In the field of AI, particularly missing is a discussion of neural networks and deep learning which are two of the main tools used in AI research. Also missing is a view of a plurality of AI scenarios in which machines either complement, subjugate or are largely tamed by humans. When it comes to AI and the future, while general trends are going to be important, much of the devil will be in the details – details which decide how the actual applications of AI will be sliced and diced. This is an arena in which even Mr. Harari’s capacious intellect falls short. The ensuing discussion thus seems tantalizing but does not give us a clear idea of the actual potential of machine technology to impact human culture and civilization. For reading more about these aspects, I would recommend books like Nick Bostrom’s “Superintelligence”, Pedro Domingos’s “The Master Algorithm” and John Markoff’s “Machines of Loving Grace”. All these books delve into the actual details that sum up the promise and fear of artificial intelligence.

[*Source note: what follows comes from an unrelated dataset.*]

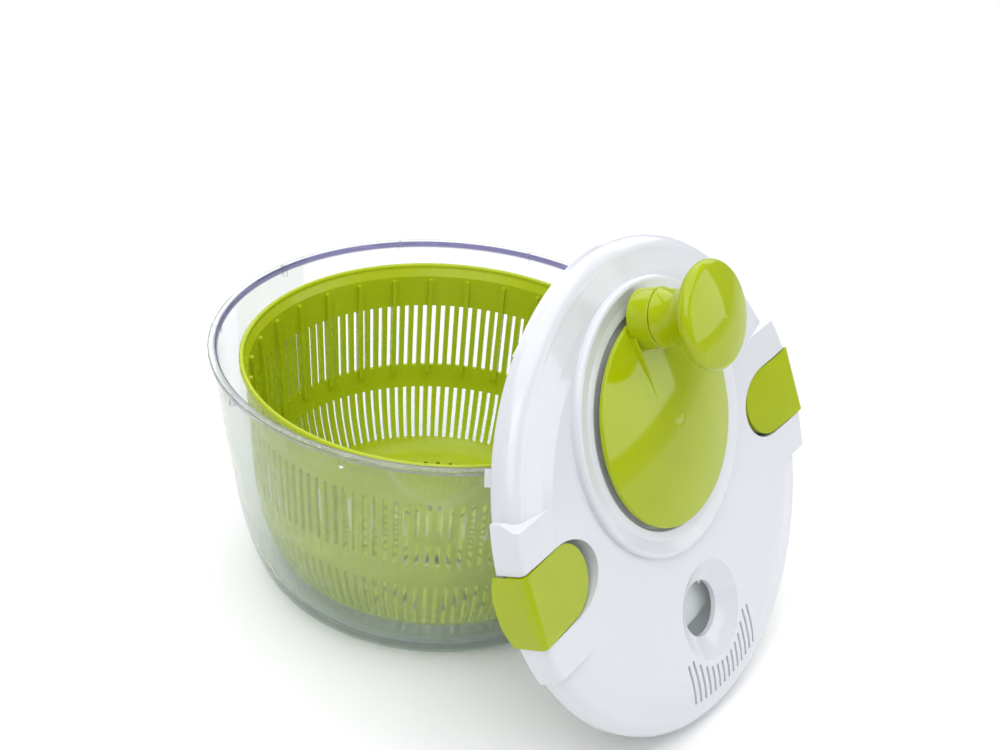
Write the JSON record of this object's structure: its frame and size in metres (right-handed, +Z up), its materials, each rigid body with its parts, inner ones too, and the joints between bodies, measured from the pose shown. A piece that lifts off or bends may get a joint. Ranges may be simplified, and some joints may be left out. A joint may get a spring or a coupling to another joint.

Notwithstanding these limitations, the book is certainly readable, especially if you haven’t read “Sapiens” before. Mr. Harari’s writing is often crisp, the play of his words is deftly clever and the reach of his mind and imagination immerses us in a grand landscape of ideas and history. At the very least he gives us a very good idea of how far we as human beings have come and how far we still have to go. As a proficient prognosticator Mr. Harari’s crystal ball remains murky, but as a surveyor of past human accomplishments his robust and unique abilities are still impressive and worth admiring.